> **SET PROBLEM**
Wherever a line below holds the word "Identity", copy that line.

....

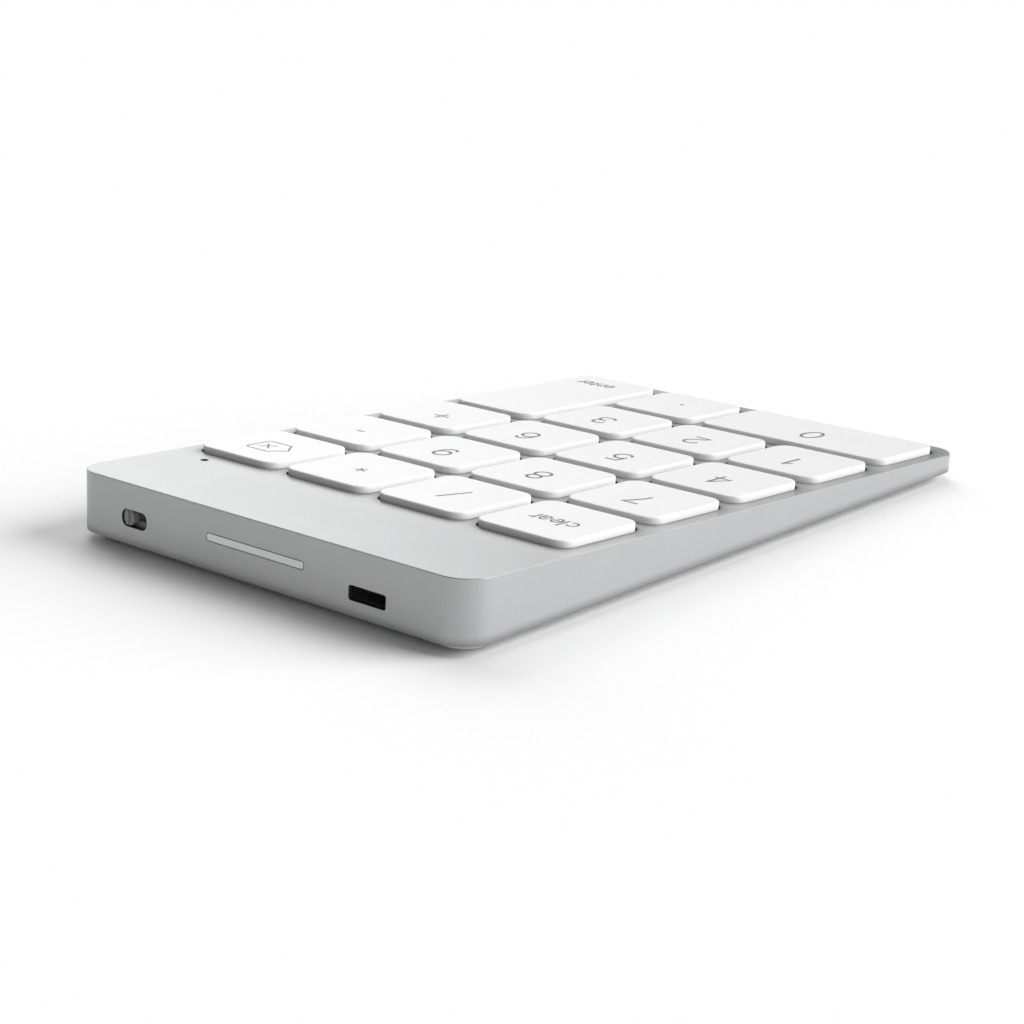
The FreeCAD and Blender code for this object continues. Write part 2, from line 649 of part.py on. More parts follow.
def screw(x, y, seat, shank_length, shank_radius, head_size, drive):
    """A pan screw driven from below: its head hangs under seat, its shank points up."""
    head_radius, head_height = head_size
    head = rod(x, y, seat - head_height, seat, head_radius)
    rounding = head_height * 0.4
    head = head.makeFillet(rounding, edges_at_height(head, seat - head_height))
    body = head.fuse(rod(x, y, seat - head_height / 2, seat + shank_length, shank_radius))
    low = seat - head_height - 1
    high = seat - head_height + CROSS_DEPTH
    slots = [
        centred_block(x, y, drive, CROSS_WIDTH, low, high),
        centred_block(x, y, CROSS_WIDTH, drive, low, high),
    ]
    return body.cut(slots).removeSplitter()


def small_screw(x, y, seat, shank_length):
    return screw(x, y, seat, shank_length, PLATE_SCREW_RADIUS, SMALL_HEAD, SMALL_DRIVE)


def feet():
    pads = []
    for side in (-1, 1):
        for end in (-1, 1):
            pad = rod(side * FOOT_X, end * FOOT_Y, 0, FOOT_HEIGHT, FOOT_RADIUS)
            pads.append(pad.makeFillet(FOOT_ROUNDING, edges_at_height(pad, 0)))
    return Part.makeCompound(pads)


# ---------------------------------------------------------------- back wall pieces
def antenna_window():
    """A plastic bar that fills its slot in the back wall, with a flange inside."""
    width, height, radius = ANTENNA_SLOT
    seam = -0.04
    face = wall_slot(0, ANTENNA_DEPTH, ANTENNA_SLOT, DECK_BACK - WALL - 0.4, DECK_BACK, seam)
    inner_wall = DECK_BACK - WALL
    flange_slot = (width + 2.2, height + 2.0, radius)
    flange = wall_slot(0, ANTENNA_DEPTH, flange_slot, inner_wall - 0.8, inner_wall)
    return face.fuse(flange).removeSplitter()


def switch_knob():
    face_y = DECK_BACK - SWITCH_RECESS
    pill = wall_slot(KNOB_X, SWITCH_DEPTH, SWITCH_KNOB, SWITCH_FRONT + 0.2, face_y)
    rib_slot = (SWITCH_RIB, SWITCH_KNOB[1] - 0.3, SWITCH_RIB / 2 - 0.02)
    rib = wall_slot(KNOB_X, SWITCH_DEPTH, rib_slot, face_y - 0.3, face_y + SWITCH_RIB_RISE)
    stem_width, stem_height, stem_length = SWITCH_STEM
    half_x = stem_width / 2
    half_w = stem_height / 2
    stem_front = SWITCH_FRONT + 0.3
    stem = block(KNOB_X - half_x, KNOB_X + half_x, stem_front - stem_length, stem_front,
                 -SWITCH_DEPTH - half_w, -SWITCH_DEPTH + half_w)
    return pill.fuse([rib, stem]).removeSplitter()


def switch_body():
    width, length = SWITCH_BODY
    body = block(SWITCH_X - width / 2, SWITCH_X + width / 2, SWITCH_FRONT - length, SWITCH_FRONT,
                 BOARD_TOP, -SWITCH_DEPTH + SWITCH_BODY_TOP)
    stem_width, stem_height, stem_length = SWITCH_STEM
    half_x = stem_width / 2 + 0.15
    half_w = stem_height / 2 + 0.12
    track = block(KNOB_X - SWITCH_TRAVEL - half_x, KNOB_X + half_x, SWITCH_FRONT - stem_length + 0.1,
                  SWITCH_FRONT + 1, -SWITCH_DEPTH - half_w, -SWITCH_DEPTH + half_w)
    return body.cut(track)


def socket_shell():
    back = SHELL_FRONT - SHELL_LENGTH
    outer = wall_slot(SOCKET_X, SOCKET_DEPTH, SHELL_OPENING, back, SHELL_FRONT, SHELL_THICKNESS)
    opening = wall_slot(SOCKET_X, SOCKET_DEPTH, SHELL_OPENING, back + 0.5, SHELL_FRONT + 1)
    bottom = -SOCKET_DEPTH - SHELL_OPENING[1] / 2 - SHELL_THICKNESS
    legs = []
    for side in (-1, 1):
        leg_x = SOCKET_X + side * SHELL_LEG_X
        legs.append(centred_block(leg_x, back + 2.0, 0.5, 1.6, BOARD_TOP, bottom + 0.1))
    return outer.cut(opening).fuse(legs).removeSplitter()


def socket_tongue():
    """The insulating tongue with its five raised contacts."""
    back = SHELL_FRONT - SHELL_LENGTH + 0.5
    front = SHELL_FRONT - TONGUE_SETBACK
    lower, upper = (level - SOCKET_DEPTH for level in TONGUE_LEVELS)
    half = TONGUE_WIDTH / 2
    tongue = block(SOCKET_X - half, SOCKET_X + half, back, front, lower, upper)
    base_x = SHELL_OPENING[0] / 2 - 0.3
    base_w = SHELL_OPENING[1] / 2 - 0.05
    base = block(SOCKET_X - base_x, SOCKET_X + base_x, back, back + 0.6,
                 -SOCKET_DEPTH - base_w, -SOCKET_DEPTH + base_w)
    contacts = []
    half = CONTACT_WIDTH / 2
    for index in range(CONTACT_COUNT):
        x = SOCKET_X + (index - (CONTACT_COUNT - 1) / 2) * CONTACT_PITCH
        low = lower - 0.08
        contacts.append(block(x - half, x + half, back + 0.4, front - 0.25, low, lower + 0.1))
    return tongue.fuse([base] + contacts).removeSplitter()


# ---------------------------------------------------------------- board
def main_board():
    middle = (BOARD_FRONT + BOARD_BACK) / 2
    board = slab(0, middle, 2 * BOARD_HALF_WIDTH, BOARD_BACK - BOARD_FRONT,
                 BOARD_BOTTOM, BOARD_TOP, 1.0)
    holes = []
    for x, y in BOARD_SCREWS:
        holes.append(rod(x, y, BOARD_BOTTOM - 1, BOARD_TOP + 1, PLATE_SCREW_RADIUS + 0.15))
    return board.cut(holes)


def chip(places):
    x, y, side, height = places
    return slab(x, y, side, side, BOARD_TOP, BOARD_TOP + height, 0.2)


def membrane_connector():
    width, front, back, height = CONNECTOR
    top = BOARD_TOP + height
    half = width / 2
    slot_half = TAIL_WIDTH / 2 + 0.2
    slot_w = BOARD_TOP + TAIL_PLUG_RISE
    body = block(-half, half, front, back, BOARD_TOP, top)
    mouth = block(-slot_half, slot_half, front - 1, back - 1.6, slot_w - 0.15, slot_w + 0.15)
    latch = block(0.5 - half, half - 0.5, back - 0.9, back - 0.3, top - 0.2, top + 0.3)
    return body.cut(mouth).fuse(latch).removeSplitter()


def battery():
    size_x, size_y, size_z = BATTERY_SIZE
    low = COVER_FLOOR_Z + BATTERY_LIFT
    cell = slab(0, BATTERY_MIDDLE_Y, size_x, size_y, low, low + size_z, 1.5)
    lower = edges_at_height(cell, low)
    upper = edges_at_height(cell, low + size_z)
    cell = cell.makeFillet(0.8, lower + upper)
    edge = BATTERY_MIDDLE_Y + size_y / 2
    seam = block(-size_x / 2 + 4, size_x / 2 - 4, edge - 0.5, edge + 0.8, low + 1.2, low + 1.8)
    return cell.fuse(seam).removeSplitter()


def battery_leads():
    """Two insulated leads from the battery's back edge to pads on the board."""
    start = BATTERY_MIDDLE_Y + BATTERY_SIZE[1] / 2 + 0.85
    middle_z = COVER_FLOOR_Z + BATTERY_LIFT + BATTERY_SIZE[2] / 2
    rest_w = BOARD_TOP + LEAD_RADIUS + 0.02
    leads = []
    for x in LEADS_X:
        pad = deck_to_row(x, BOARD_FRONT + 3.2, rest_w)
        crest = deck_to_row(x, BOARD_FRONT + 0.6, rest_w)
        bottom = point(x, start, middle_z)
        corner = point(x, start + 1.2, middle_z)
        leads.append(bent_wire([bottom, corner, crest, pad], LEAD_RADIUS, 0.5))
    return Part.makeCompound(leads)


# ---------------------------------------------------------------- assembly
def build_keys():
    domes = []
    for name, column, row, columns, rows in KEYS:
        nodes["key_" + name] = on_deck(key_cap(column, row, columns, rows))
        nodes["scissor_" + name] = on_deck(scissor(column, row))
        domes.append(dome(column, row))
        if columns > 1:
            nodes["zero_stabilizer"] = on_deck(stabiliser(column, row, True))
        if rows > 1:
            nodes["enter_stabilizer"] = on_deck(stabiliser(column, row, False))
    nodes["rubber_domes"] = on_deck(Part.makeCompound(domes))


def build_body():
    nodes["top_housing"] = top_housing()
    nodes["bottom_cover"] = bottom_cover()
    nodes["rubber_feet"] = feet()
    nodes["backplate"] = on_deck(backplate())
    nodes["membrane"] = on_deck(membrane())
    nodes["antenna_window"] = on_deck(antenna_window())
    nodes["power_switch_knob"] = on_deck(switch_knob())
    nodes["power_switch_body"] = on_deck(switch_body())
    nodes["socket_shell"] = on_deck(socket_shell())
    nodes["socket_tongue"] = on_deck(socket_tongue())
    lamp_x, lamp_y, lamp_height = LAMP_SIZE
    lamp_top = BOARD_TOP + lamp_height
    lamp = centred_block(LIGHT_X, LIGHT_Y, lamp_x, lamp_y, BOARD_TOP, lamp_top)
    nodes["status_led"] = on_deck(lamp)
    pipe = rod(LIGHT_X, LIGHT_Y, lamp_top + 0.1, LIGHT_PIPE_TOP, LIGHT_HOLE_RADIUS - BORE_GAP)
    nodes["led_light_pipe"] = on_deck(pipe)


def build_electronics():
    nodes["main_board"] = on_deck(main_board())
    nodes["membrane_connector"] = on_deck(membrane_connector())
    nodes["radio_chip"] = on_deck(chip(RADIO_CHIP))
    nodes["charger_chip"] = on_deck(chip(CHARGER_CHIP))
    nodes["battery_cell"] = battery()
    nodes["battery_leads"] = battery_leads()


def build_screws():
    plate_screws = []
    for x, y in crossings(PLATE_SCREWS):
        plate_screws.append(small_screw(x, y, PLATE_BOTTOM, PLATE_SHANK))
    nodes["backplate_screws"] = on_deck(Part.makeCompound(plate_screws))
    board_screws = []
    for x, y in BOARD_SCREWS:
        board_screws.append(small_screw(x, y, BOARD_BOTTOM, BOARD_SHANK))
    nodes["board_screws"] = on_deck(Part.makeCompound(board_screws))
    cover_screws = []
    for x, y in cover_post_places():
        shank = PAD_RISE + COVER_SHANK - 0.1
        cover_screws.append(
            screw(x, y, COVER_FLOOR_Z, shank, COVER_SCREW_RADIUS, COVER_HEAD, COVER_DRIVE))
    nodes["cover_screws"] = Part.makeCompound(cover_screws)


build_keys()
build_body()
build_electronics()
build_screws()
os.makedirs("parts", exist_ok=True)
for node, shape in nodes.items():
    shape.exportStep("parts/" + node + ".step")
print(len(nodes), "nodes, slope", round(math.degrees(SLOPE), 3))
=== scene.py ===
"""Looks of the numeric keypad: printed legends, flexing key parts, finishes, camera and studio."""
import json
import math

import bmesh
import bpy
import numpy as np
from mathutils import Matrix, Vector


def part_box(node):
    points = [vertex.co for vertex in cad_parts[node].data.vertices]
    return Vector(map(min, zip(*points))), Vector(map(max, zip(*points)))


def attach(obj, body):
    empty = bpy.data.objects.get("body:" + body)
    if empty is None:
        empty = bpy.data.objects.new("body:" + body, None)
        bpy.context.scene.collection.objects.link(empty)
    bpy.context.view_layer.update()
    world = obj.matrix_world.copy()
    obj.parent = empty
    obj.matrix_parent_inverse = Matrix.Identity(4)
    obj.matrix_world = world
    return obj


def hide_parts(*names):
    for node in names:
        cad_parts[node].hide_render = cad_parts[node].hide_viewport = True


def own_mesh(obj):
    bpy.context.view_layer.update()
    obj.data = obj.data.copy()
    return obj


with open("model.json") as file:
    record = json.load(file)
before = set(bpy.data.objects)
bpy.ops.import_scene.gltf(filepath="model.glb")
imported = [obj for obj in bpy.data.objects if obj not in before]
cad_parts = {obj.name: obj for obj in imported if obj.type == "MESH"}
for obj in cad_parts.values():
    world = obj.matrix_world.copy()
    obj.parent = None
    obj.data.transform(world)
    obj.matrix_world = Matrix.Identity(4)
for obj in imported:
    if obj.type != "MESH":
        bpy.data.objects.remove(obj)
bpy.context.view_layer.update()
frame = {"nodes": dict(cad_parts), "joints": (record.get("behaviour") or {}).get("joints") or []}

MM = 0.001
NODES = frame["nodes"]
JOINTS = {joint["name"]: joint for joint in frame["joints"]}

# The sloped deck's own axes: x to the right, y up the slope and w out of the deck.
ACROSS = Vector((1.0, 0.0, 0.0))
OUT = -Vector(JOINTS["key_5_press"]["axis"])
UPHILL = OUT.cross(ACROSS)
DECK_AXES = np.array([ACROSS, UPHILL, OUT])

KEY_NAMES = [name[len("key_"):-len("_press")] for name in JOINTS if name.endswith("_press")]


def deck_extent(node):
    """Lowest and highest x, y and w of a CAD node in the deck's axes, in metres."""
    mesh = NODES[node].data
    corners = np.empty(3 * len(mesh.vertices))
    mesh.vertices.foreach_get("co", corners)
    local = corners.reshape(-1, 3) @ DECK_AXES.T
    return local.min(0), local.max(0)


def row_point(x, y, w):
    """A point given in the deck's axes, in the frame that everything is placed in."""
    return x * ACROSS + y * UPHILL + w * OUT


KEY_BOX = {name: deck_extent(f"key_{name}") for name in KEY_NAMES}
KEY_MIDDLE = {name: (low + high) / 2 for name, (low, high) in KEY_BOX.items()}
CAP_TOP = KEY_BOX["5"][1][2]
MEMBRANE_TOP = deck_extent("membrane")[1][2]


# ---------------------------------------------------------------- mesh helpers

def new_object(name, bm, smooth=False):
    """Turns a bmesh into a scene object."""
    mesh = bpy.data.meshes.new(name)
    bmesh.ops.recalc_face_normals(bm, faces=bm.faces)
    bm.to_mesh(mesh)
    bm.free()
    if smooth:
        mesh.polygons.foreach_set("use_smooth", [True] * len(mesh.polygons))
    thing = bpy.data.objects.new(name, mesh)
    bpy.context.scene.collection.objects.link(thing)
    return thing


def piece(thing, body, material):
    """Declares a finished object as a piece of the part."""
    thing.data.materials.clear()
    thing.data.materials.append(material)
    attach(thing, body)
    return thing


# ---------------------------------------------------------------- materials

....

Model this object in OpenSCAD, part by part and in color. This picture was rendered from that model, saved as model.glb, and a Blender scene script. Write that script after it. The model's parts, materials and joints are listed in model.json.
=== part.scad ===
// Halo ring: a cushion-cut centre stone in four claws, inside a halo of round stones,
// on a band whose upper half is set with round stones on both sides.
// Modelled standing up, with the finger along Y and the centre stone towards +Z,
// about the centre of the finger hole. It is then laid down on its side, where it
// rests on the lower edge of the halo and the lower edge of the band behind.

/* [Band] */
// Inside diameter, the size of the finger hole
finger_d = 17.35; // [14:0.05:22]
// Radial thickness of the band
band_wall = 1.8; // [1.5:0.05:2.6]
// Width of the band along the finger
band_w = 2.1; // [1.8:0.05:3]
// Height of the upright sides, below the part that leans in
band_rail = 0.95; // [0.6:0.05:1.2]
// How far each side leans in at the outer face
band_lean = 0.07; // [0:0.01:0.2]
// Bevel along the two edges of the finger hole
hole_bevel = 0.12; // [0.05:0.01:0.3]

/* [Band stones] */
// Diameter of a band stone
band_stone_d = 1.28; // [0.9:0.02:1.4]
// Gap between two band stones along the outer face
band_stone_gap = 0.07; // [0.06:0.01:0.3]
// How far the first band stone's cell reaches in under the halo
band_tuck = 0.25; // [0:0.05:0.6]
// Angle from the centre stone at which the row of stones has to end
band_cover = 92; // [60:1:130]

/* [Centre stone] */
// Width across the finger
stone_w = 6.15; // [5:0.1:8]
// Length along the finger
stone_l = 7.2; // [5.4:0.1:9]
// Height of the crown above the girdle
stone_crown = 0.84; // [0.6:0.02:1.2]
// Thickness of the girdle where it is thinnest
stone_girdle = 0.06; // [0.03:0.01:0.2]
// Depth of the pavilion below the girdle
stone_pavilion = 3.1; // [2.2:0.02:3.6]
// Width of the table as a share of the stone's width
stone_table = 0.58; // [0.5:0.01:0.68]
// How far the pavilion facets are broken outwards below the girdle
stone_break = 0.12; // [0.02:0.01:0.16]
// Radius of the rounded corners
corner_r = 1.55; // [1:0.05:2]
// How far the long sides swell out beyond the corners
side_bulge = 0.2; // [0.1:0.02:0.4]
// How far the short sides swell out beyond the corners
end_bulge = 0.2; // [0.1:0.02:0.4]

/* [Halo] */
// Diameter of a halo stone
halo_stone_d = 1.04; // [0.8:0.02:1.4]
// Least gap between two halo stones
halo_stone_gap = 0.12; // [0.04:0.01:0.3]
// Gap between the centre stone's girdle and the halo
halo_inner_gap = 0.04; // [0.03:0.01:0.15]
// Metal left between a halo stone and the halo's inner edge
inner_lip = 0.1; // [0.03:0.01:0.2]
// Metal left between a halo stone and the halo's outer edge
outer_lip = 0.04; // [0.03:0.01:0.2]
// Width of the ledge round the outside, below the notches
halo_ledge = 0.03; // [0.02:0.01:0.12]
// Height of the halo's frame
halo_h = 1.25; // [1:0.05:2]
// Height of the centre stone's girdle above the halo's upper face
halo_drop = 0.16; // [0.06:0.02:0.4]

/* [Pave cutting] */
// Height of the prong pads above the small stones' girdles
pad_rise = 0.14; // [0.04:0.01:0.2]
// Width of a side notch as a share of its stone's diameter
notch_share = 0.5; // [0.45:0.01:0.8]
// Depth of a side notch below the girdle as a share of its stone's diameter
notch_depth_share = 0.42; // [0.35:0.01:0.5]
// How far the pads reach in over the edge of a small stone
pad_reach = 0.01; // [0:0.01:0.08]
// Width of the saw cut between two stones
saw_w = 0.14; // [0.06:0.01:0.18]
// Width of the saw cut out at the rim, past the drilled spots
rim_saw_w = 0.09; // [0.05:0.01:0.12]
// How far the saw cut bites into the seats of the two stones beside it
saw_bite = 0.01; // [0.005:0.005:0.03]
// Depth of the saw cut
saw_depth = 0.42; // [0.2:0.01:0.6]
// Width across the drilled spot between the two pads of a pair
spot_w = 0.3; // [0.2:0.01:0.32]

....

> **SOLUTION FOR THIS EXERCISE**
    obj.matrix_parent_inverse = Matrix.Identity(4)
    obj.matrix_world = Matrix.Identity(4)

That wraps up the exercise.